Because we realized that what we actually needed was something that behaves like GPS navigation software for our orders. An intelligent utility that allows the trader to still drive, but offers a much more real time and anticipatory set of directions that continue to recalculate the schedule as things change during the life of the order, optimizing the “route”, until it ultimately reaches its destination – or in the case of an algo order, its trading objectives.

What are your long-term objectives and ambitions for Micro Adaptive Sequencer?

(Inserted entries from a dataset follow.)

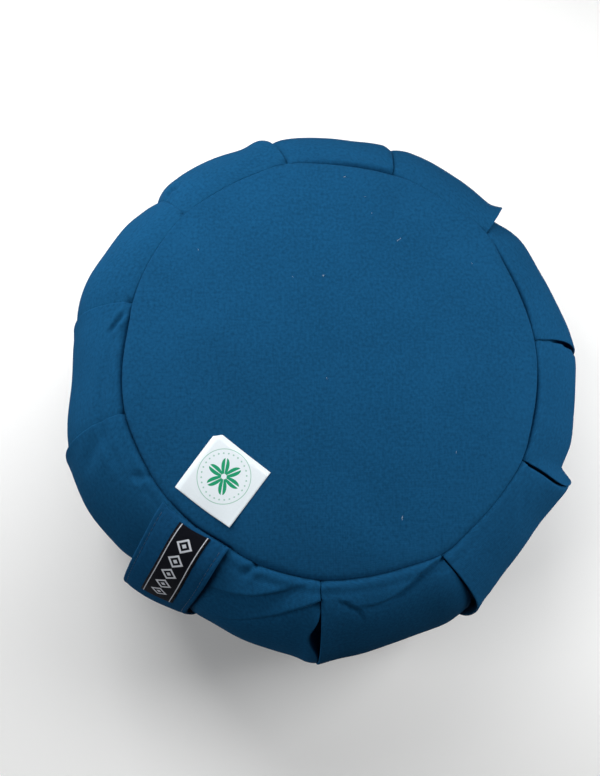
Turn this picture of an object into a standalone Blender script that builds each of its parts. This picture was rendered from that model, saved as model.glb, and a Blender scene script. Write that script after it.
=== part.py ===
"""A zafu: a round, firmly filled floor cushion of cotton canvas.

Two round panels are sewn to a side band. The band is longer than the seams, and its spare length
is taken up in eleven knife pleats that all lie the same way. A wide strap is caught in both seams
and stands off the band as a handle. A woven label is sewn on the strap, and a square paper label
is stuck on the top panel.

Units are metres and +Z is up. The origin is the centre of the face that the cushion rests on, and
the strap is on the -Y side. Angles are in degrees about +Z from +X, and the pleats' flaps point
towards smaller angles.
"""

from typing import NamedTuple

import bpy
import numpy as np

MM = 0.001

# Driving sizes of the filled form.
HEIGHT = 0.150
CROWN = 0.013  # the top panel's rise above its seam
SEAM_RADIUS = 0.1365  # both panels, seam to centre
WIDEST_RADIUS = 0.1785  # the band at its waist, before the flaps stand out
BOTTOM_SEAM_Z = 0.008
REST_RADIUS = 0.105  # the flat of the bottom panel
OVAL = 1.02  # stretch along OVAL_ANGLE, and as much drawn in across it
OVAL_ANGLE = 130.6
CORNER_SPREAD = 7.0  # degrees to each side over which a pleat pulls the seam out

# Cloth, and the room that pieces keep to each other.
CLOTH = 0.0015
GAP = 0.0004
RIM_GAP = 0.0007  # between a panel's edge and the band, in the seam

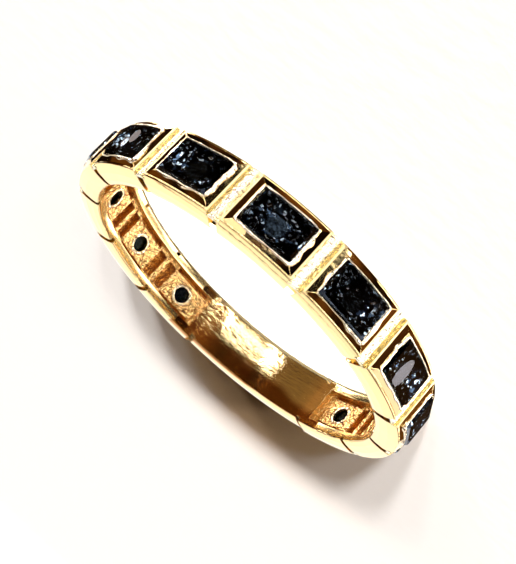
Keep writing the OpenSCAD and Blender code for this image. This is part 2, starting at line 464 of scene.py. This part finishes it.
def band_material(look, sizes):
    """The band's gold: polished outside, as cast in the hollow links, grainy on the cross bars, and brushed
    and worn in the plain bore. Painted shade darkens the hollows' deepest parts and the plain bore towards
    its upper side, with a painted warm reflection on that side and a painted highlight on the bars' crests."""
    material = bpy.data.materials.new("band_gold")
    shader = Shader(material)
    at = RingPlace(shader)
    noise = band_noises(shader, at)
    zone = gold_zones(at, noise)
    worn = noise.hairs * 0.0022 + noise.mottle * 0.007 - zone.slump * 0.030 - zone.slump * zone.slump * 0.032
    # Heights in mm
    height = (
        zone.hollow * (noise.grains * 0.09 + noise.lumps * 0.12) + zone.burr * 0.04
        + zone.bar * (noise.grains * 0.06 + zone.gap * 1.3 + zone.beside * 0.35)
        + zone.plain_bore * worn
        + zone.plain_bore * zone.slump.above(0.0, 0.4) * noise.lumps * 0.009
        - zone.rim * zone.from_rim * zone.from_rim * 0.30
        + zone.elsewhere * (noise.waves * 0.010 + noise.fine * 0.001)
    )
    colour = shader.coated(look.polished, [
        (noise.tone * 0.25, CLOUD_GOLD),
        (zone.hollow * 0.8, look.cast),
        (zone.hollow * noise.specks.above(0.50, 0.62) * 0.7, look.tarnish_and_shade),
        (zone.burr * 0.8, BURR_GOLD),
        # Painted shade in the deepest parts of the hollows
        (zone.deep_shade * 0.9, look.tarnish_and_shade),
        (zone.bar * 0.8, BAR_GOLD),
        # Painted highlight on the cross bars' crests
        (zone.bar - zone.flank, CREST_HIGHLIGHT_GOLD),
        (zone.flank * noise.specks.above(0.55, 0.62), SPECK_GOLD),
        # Painted shade on the plain bore towards its upper side, darkest at one end
        (zone.upper_shade * 0.85, look.tarnish_and_shade),
        (zone.shaded * 0.8, SHADED_GOLD),
        # Painted warm reflection along the plain bore's upper side
        (zone.strip, WARM_REFLECTION_GOLD),
    ])
    brushed = noise.hairs * 0.04 + noise.mottle.above(0.35, 0.7) * zone.slump.above(0.0, 0.5) * 0.12
    roughness = (
        0.05 + zone.hollow * 0.17 + zone.bar * 0.20 + zone.ridge * 0.30 + zone.rim * 0.15
        + zone.plain_bore * brushed + noise.fine * 0.03
    )
    finish_gold(shader, sizes, height, colour, roughness)
    return material


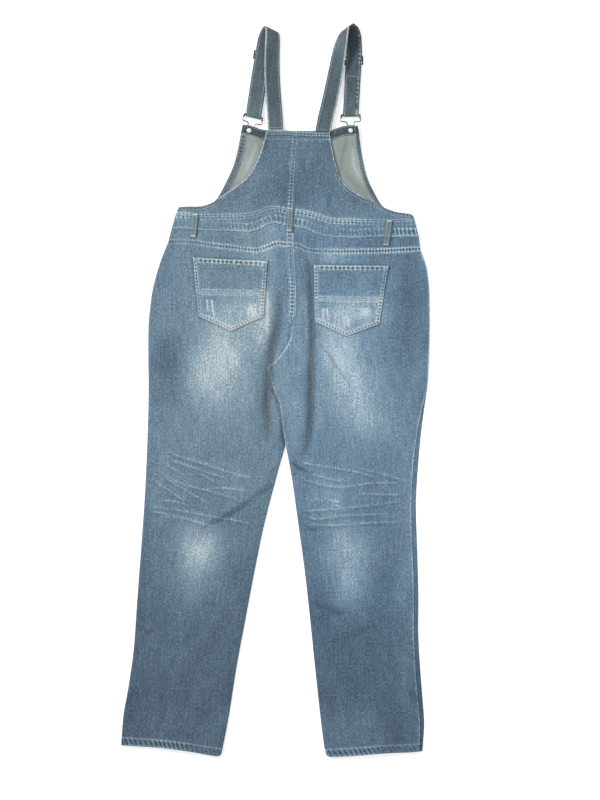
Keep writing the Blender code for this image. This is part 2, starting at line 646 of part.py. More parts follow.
def bib_top_facing():
    """The band of denim along the inside of the front bib's top edge."""
    top = smooth_run(FRONT_BIB_TOP, FINE_STEP)
    left = smooth_run(FRONT_ARM_LEFT, FINE_STEP)
    right = smooth_run(FRONT_ARM_RIGHT, FINE_STEP)
    start, end = left[-2], right[-2]
    ends = [top[0] + (start - top[0]) * FACING_DEPTH / np.linalg.norm(start - top[0]),
            top[-1] + (end - top[-1]) * FACING_DEPTH / np.linalg.norm(end - top[-1])]  # fmt: skip
    foot = top.copy()
    foot[:, 1] -= FACING_DEPTH
    foot = np.vstack([ends[0], foot[1:-1], ends[1]])
    loop = np.vstack([foot, top[::-1]])
    holes = [button_hole(side) for side in BUTTONS]
    under = plus(bib_lift, WALL + LAID_GAP)
    cloth("bib_top_facing", loop, under, plus(under, FACING_THICK), ("denim", DENIM), FACING_GRID, holes)


# Back layer


def back_leg(side):
    """A back leg from the yoke seam to the turned hem, with the seat seam on its inner side."""
    left = side == "left"
    outer = smooth_run(LEFT_OUTSEAM if left else RIGHT_OUTSEAM, EDGE_STEP)
    inseam = smooth_run(LEFT_INSEAM if left else RIGHT_INSEAM, EDGE_STEP)
    hem = smooth_run(LEFT_HEM if left else RIGHT_HEM, EDGE_STEP)
    yoke = smooth_run(LEFT_YOKE_SEAM if left else RIGHT_YOKE_SEAM, FINE_STEP)
    lap = smooth_run(LEFT_UNDERLAP if left else RIGHT_LAP, FINE_STEP)
    if left:
        loop = joined(SEAT_RUN, JOIN_RUN, lap, inseam, hem[::-1], outer[::-1], yoke)
    else:
        loop = joined(SEAT_RUN, JOIN_RUN, lap, inseam, hem, outer[::-1], yoke[::-1])
    under = under_of(side)
    over = raised(plus(under, WALL), FOLDED - WALL, [hem], HEM_DEPTH)
    lines = hem_lines(hem, HEM_DEPTH) + fold_lines()
    return cloth(f"back_leg_{side}", loop, under, over, ("denim", DENIM), lines=lines)


def back_yoke(side):
    left = side == "left"
    seam = smooth_run(LEFT_YOKE_SEAM if left else RIGHT_YOKE_SEAM, FINE_STEP)
    foot = smooth_run(LEFT_BAND_FOOT if left else RIGHT_BAND_FOOT, FINE_STEP)
    loop = np.vstack([seam, foot[::-1]])
    under = under_of(side)
    return cloth(f"back_yoke_{side}", loop, under, plus(under, WALL), ("denim", DENIM), BAND_GRID)


def back_waistband():
    foot = np.vstack([smooth_run(LEFT_BAND_FOOT, FINE_STEP)[:-1], smooth_run(RIGHT_BAND_FOOT, FINE_STEP)])
    head = np.vstack([smooth_run(LEFT_BAND_HEAD, FINE_STEP)[:-1], smooth_run(RIGHT_BAND_HEAD, FINE_STEP)])
    loop = np.vstack([foot, head[::-1]])
    return cloth("back_waistband", loop, left_under, plus(left_under, FOLDED), ("denim", DENIM), BAND_GRID)


def back_bib(side):
    left = side == "left"
    foot = smooth_run(LEFT_BAND_HEAD if left else RIGHT_BAND_HEAD, FINE_STEP)
    armhole = smooth_run(LEFT_ARMHOLE if left else RIGHT_ARMHOLE, FINE_STEP)
    centre = smooth_run(BIB_CENTRE, FINE_STEP)
    top = smooth_run(LEFT_BIB_TOP if left else RIGHT_BIB_TOP, FINE_STEP)
    if left:
        loop = joined(foot, centre, top[::-1], armhole[::-1], np.array(LEFT_CORNER[::-1], float))
    else:
        loop = joined(foot, np.array(RIGHT_CORNER, float), armhole, top[::-1], centre[::-1])
    return cloth(f"back_bib_{side}", loop, left_under, plus(left_under, WALL), ("denim", DENIM), BIB_GRID)


def back_bib_hem():
    """The turned hem that lies on the two halves of the back bib along its top."""
    top = np.vstack([smooth_run(LEFT_BIB_TOP, FINE_STEP)[:-1], smooth_run(RIGHT_BIB_TOP, FINE_STEP)])
    foot = top - np.array([0, BIB_HEM_DEPTH])
    foot[0, 0] -= BIB_HEM_SLANTS[0]
    foot[-1, 0] += BIB_HEM_SLANTS[1]
    loop = np.vstack([foot, top[::-1]])
    under = plus(left_under, WALL + LAID_GAP)
    cloth("back_bib_top_hem", loop, under, plus(under, WALL), ("denim", DENIM), BIB_GRID)


def back_pocket(side, leg):
    """A patch pocket with a pointed foot and a turned top hem, made from its leg's points."""
    corners = np.array(LEFT_POCKET if side == "left" else RIGHT_POCKET, float)
    sides = []
    for a, b in zip(corners, np.roll(corners, -1, axis=0)):
        spans = max(2, round(float(np.linalg.norm(b - a)) / POCKET_STEP))
        sides.append(np.linspace(a, b, spans, endpoint=False))
    loop = np.vstack(sides)
    under = plus(top_of(leg), SEAM_GAP)
    head = corners[:2]
    over = raised(plus(under, WALL), FOLDED - WALL, [head], POCKET_HEM)
    lines = hem_lines(np.linspace(head[0], head[1], BAND_SPANS), POCKET_HEM)
    cloth(f"back_pocket_{side}", loop, under, over, ("denim", DENIM), lines=lines, carrier=leg)


def belt_loop(row, panels):
    """A narrow strip sewn flat at both ends and standing a little off the waistband between them."""
    head, foot = np.array(row.head, float), np.array(row.foot, float)
    along = (foot - head) / np.linalg.norm(foot - head)
    across = np.array([-along[1], along[0]]) * LOOP_WIDTH / 2
    below = top_of(*panels)
    sections = []
    for t in np.linspace(0, 1, 9):
        middle = head + (foot - head) * t
        near = np.array([middle + across * a + along * b for a in (-1, 0, 1) for b in (-3, 0, 3)])
        low = float(below(near).max()) + SEAM_GAP + LOOP_ARCH * sin(pi * t)
        ends = (middle - across, middle + across)
        heights = (low, low + LOOP_THICK)
        order = ((0, 0), (1, 0), (1, 1), (0, 1))
        sections.append([(*ends[i], heights[j]) for i, j in order])
    swept(row.name, sections, ("denim", DENIM), False)


def swept(name, sections, finish, smooth=True):
    """A closed solid through sections of four or more points, with flat ends."""
    count = len(sections[0])
    points = [point for section in sections for point in section]
    faces = [tuple(range(count)), tuple(reversed(range(len(points) - count, len(points))))]
    for i in range(len(sections) - 1):
        for j in range(count):
            a, b = i * count + j, i * count + (j + 1) % count
            faces.append((a, a + count, b + count, b))
    made = add_object(name, points, faces, finish, smooth)
    outward(made)
    return made


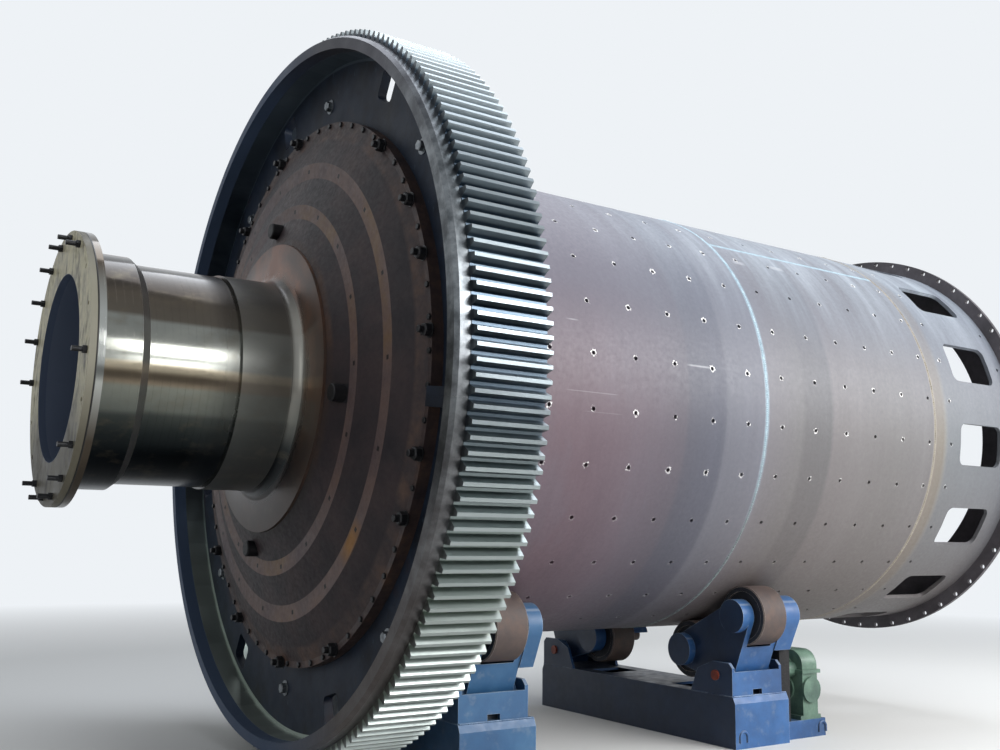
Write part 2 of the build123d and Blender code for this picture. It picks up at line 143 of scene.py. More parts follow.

Going forward, MAS will serve as an underlying sequencer “utility” for orders managed by Instinet’s algo engine. While clients’ original order goals and parameters will still guide an order’s behavioral objectives, MAS will supplement and/or replace traditional schedule-based routing management with more insightful, dynamic and responsive management directions for child orders. The signals MAS can read are also continuously expanding. Currently, MAS is available globally via several of Instinet’s benchmark algorithms, including VWAP and Instinet’s Work strategy.

Our MAS framework can also be used in offline simulations for the calibration and systematic back-testing of settings. In this way, production MAS code can be used to validate settings before testing live orders. Pre-trade is thus consistent with intra and post-trade, resulting in a process of systematic algo development. As a next logical step in this framework’s evolution, the automation of this pre-trade tuning step suggests we could build an actual recommendation system for the initial parameters of an order. We’re continuing to explore this and will share more in the future.